With such wonderful makeup and costuming, a basso gets an opportunity to score a giant victory. Kristopher Irmiter as the title character lacks sonority making his interpretation of this wonderful buffoon nearly a cipher. The humorous double agent, Malatesta is given some of the score’s most beguiling moments, but Marco Nisticò also lacks vocal heft and agility making his presence negligible. Their duet Cheti, cheti immantinente (one of opera’s most lively moments) is left inert as neither performer appears interested in his role.

Thank goodness the young lovers are the perfect antidote giving this performance the zest it requires. Elena Galván’s vocal youth is matched by her understanding of Norina’s prickly nature; her famous slap really stings. This combination gives the performance its drive.
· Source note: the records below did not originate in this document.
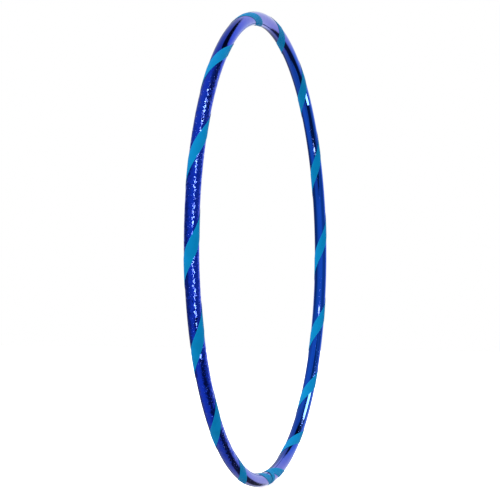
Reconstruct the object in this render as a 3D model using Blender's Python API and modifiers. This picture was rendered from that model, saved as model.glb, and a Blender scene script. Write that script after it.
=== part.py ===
"""Taped rhythmic hoop that comes apart at a push-button coupling.

Metres, +Z up. The hoop stands upright in the XZ plane, with its centre at the origin and its
axis along Y. An angle round the hoop runs from +X towards +Z. An angle round the tube's section
is 0 on the hoop's outer side, 90 on its front (-Y) and 180 on its inner side.

The pipe is one springy length. Here it is two rigid halves that part at the very top, and the
hinge there stands for the bending of the whole pipe.
"""

import math

import bmesh
import bpy
from mathutils import Matrix, Vector

# Hoop and pipe
RING_RADIUS = 0.444
TUBE_RADIUS = 0.0125
TUBE_WALL = 0.0023
SIDES = 12
STEPS_PER_TURN = 96
CLEARANCE = 0.0003

# Angles round the hoop, in degrees: the pipe's halves meet at the top, and its ends at the seam
TOP = 90.0
SEAM = 270.3

# Film and tape, each a thin sleeve over the one below
FILM_RADIUS = 0.0130
FILM_THICKNESS = 0.00025
TAPE_RADIUS = 0.0134
TAPE_THICKNESS = 0.0003
TAPE_WIDTH = 0.018
TRIM = 0.0006

# The stripe is wound by hand: where each turn crosses the hoop's front, in degrees
TURN_ANGLES = (278, 300, 322, 343, 367, 391, 416, 441, 462.5, 489, 514, 537, 557.5, 580, 604, 629)
STRIPE_SPAN = 5.7
STRIPE_COLUMNS = 3
ROWS_PER_TURN = SIDES

# Coupling spigot, riveted in the fixed half and slid into the free one
SPIGOT_RADIUS = 0.0094
SPIGOT_WALL = 0.0020
SPIGOT_IN_FIXED = 0.070
SPIGOT_IN_FREE = 0.032
SPIGOT_STEPS = 7

# Snap button and its leaf spring, on the hoop's back (+Y)
BUTTON_FROM_SEAM = 0.0125
BUTTON_RADIUS = 0.0030
BUTTON_FLANGE_RADIUS = 0.0042
BUTTON_FLANGE = (0.0046, 0.0054)
BUTTON_TIP = 0.0149
BUTTON_DOME = 0.0016
SPIGOT_HOLE_RADIUS = 0.0033
LOCK_HOLE_RADIUS = 0.0035
LEAF_THICKNESS = 0.0004
LEAF_WIDTH = 0.006
LEAF_LENGTH = 0.021
LEAF_TOP = 0.0041
LEAF_FOOT = -0.0057

# Blind rivets, on the hoop's back
RIVETS_FROM_SEAM = (0.029, 0.054)
RIVET_RADIUS = 0.0020
RIVET_HOLE_RADIUS = 0.0023
RIVET_HEAD_RADIUS = 0.0038
RIVET_HEAD = (0.0129, 0.0141)
RIVET_BULB_RADIUS = 0.0030
RIVET_BULB = (0.0044, 0.0060)

BLUE_FILM = ((0.004, 0.018, 0.300), 0.18, 1.0)
TEAL_TAPE = ((0.000, 0.300, 0.560), 0.50, 0.0)
BLACK_PIPE = ((0.012, 0.012, 0.013), 0.35, 0.0)
BLACK_NYLON = ((0.020, 0.020, 0.021), 0.45, 0.0)
PLATED_STEEL = ((0.560, 0.560, 0.570), 0.28, 1.0)
SPRING_STEEL = ((0.350, 0.350, 0.360), 0.35, 1.0)
ALUMINIUM = ((0.780, 0.780, 0.790), 0.30, 1.0)


def clear_scene():
    for obj in list(bpy.data.objects):
        bpy.data.objects.remove(obj, do_unlink=True)


def new_collection(name):
    collection = bpy.data.collections.new(name)
    bpy.context.scene.collection.children.link(collection)
    return collection


def degrees_of(length):
    """The angle that a length along the pipe's centreline takes."""
    return math.degrees(length / RING_RADIUS)


def centreline(angle):
    a = math.radians(angle)
    return Vector((RING_RADIUS * math.cos(a), 0, RING_RADIUS * math.sin(a)))


def on_tube(angle, around, radius):
    """The point at this angle round the hoop and round the tube, this far from the centreline."""
    a, b = math.radians(angle), math.radians(around)
    out = RING_RADIUS + radius * math.cos(b)
    return Vector((out * math.cos(a), -radius * math.sin(b), out * math.sin(a)))


def material(name, finish):
    colour, roughness, metallic = finish
    made = bpy.data.materials.new(name)
    made.use_nodes = True
    shader = made.node_tree.nodes["Principled BSDF"]
    shader.inputs["Base Color"].default_value = (*colour, 1)
    shader.inputs["Roughness"].default_value = roughness
    shader.inputs["Metallic"].default_value = metallic
    return made


def object_from(name, bm, collection):
    mesh = bpy.data.meshes.new(name)
    bm.to_mesh(mesh)
    bm.free()
    obj = bpy.data.objects.new(name, mesh)
    collection.objects.link(obj)
    return obj


def solidify(obj, thickness, offset):
    modifier = obj.modifiers.new("Solidify", "SOLIDIFY")
    modifier.thickness = thickness
    modifier.offset = offset
    modifier.use_even_offset = True


def screw(obj, axis, angle, steps, merge=False):
    modifier = obj.modifiers.new("Screw", "SCREW")
    modifier.axis = axis
    modifier.angle = math.radians(angle)
    modifier.steps = steps
    modifier.render_steps = steps
    modifier.use_merge_vertices = merge
    modifier.merge_threshold = 0.00001


def cut(obj, cutter):
    modifier = obj.modifiers.new("Hole", "BOOLEAN")
    modifier.operation = "DIFFERENCE"
    modifier.solver = "EXACT"
    modifier.object = cutter


def sleeve(name, low, high, radius, wall, steps, collection):
    """A hollow tube bent round the hoop between two angles: a section swept by a Screw."""
    bm = bmesh.new()
    section = [
        bm.verts.new((RING_RADIUS + radius * math.cos(b), -radius * math.sin(b), 0))
        for b in (math.tau * (side + 0.5) / SIDES for side in range(SIDES))
    ]
    for here, there in zip(section, section[1:] + section[:1]):
        bm.edges.new((here, there))
    obj = object_from(name, bm, collection)
    # The Screw turns about +Y, which runs down the angles round the hoop.
    obj.rotation_euler.y = -math.radians(high)
    screw(obj, "Y", high - low, steps)
    solidify(obj, wall, -1)
    return obj


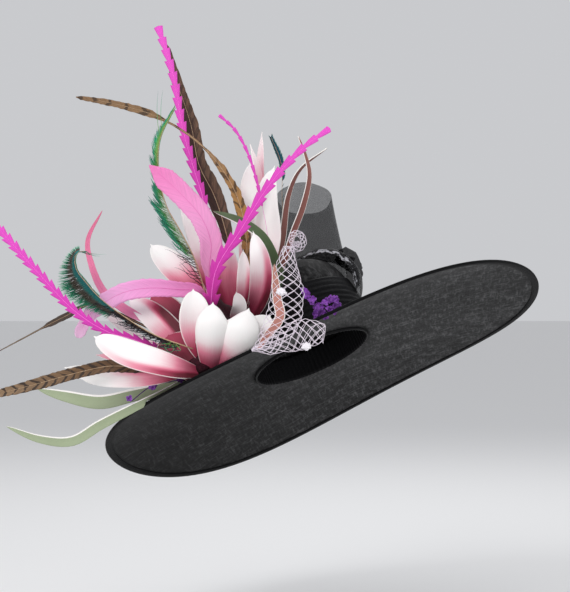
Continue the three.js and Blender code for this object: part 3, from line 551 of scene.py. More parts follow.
class Work:
    """A piece under construction: one bmesh that stores lay, rim and tone at its points.

    lay is the place across and along, with the share along. rim is 1 at an edge. tone drives a colour.
    """

    def __init__(self) -> None:
        """Starts an empty piece."""
        self.bm = bmesh.new()
        self.lay = self.bm.verts.layers.float_vector.new("lay")
        self.rim = self.bm.verts.layers.float.new("rim")
        self.tone = self.bm.verts.layers.float.new("tone")

    def grid(self, columns: int, rows: int) -> list[bmesh.types.BMVert]:
        """Adds a flat grid from -1 to 1 both ways and gives its points."""
        return bmesh.ops.create_grid(self.bm, x_segments=columns, y_segments=rows, size=1)["verts"]

    def slab(self, columns: int, rows: int) -> list[bmesh.types.BMVert]:
        """Adds a closed slab: a grid at height 0 with its copy at height 1.

        Args:
            columns: its faces across.
            rows: its faces along.

        Returns:
            Its points.
        """
        lower = self.grid(columns, rows)
        faces = list({face for vert in lower for face in vert.link_faces})
        made = bmesh.ops.extrude_face_region(self.bm, geom=faces)["geom"]
        upper = [item for item in made if isinstance(item, bmesh.types.BMVert)]
        bmesh.ops.translate(self.bm, verts=upper, vec=(0, 0, 1))
        return lower + upper

    def spun(self, profile: Sequence[tuple[float, float]], steps: int) -> list[bmesh.types.BMVert]:
        """Spins a closed profile a full turn.

        Args:
            profile: radius and height of its corners.
            steps: faces round it.

        Returns:
            The points.
        """
        verts = [self.bm.verts.new((radius, 0, height)) for radius, height in profile]
        edges = [self.bm.edges.new((verts[i - 1], verts[i])) for i in range(len(verts))]
        bmesh.ops.spin(self.bm, geom=verts + edges, cent=(0, 0, 0), axis=(0, 0, 1), angle=2 * math.pi,
                       steps=steps, use_merge=True)
        return list(self.bm.verts)

    def weld(self, verts: Iterable[bmesh.types.BMVert], near: float = 1e-6) -> None:
        """Joins points that lie nearer together than a distance in metres."""
        bmesh.ops.remove_doubles(self.bm, verts=list(verts), dist=near)

    def rod(self, points: Sequence[Vector], radii: Sequence[float], sides: int = 6) -> None:
        """Adds a round tapering rod along places.

        Args:
            points: the places that it follows.
            radii: its radius at each place.
            sides: faces round it.
        """
        rows = len(points) - 1
        verts = self.grid(sides, rows)
        frames: list[tuple[Vector, Vector]] = []
        side = None
        for i, point in enumerate(points):
            ahead = (points[min(i + 1, rows)] - points[max(i - 1, 0)]).normalized()
            if side is None:
                side = ahead.orthogonal()
            side = (side - ahead * side.dot(ahead)).normalized()
            frames.append((side.copy(), ahead.cross(side)))
        for vert in verts:
            row = round((vert.co.y + 1) / 2 * rows)
            angle = math.pi * vert.co.x
            one, two = frames[row]
            out = one * math.cos(angle) + two * math.sin(angle)
            vert[self.lay] = (0.0, row * MM, row / rows)
            vert.co = points[row] + out * radii[row]
        self.weld((vert for vert in verts if vert.is_boundary), 2e-6)

    def piece(self, name: str, finish: Finish, nodes: Sequence[str] = (),
              smooth_faces: bool = True) -> bpy.types.Object:
        """Turns the bmesh into a shown piece that rides on the hat.

        Args:
            name: the piece's name.
            finish: its finish.
            nodes: the solids that it stands for.
            smooth_faces: whether it is shaded smooth.

        Returns:
            The piece.
        """
        bmesh.ops.recalc_face_normals(self.bm, faces=self.bm.faces[:])
        mesh = bpy.data.meshes.new(name)
        self.bm.to_mesh(mesh)
        self.bm.free()
        for face in mesh.polygons:
            face.use_smooth = smooth_faces
        made = bpy.data.objects.new(name, mesh)
        bpy.context.scene.collection.objects.link(made)
        made.data.materials.append(finish.material())
        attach(made, "root")
        if nodes:
            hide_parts(*nodes)
        log.info("%s: %d faces for %s", name, len(mesh.polygons), ", ".join(nodes) or "no solid")
        return made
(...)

Norina’s many high notes provide a coloratura roller coaster and though some might not feel as secure as others, they are always on pitch, strong and beautiful; Galván is the real thing. Let’s hope that companies fully utilize her freshness for bel canto before she moves on to the heavier repertory

Our Ernesto, Daniel Bates has had considerable assignments with Florida Grand Opera over the last couple seasons. It has been moving to watch him struggle as he found his way. Always a lovely voice, with Ernesto, he is now in full command. As an actor he fully inhabits the director’s idea of making this young man a loveable nerd. His embarrassing fashion sense will touchingly remind his fellow nerds of their struggle through the 1960s. From Sogno soave e casto onward, Bates hit the target. He and Galván achieve the performance’s most well received moment with their incredibly tender Tornami a dir’ che m’ami. In all fairness Donizetti gave them a lot to work with, and they wisely never tried to upstaged him.

Further praise must go to the chorus. Though never a looming presence in this opera, its confusion is much more significantly evident under Renaud Doucet’s thoughtful direction. Imagine the lunacy at this pensione when from the moment of the proprietor’s wedding, the lobby has been given an extreme makeover and the staff has increased tenfold within just a matter of hours; the poor tourists.

With this comes André Barbe’s witty designs that speak to those of us who grew up on 1960s TV and to lovers of Ricki Lake’s Tracy Turnblad. The lighting of Guy Simard fully captures the era.

One wonders the reasons this piece has never achieved the popularity of lesser works. It is arguable that Don Pasquale‘s libretto is not as strongly realized as other Italian comedies. But do most audiences attend opera because of the narrative? And this opera is arguably Donizetti’s most ebullient and touching score.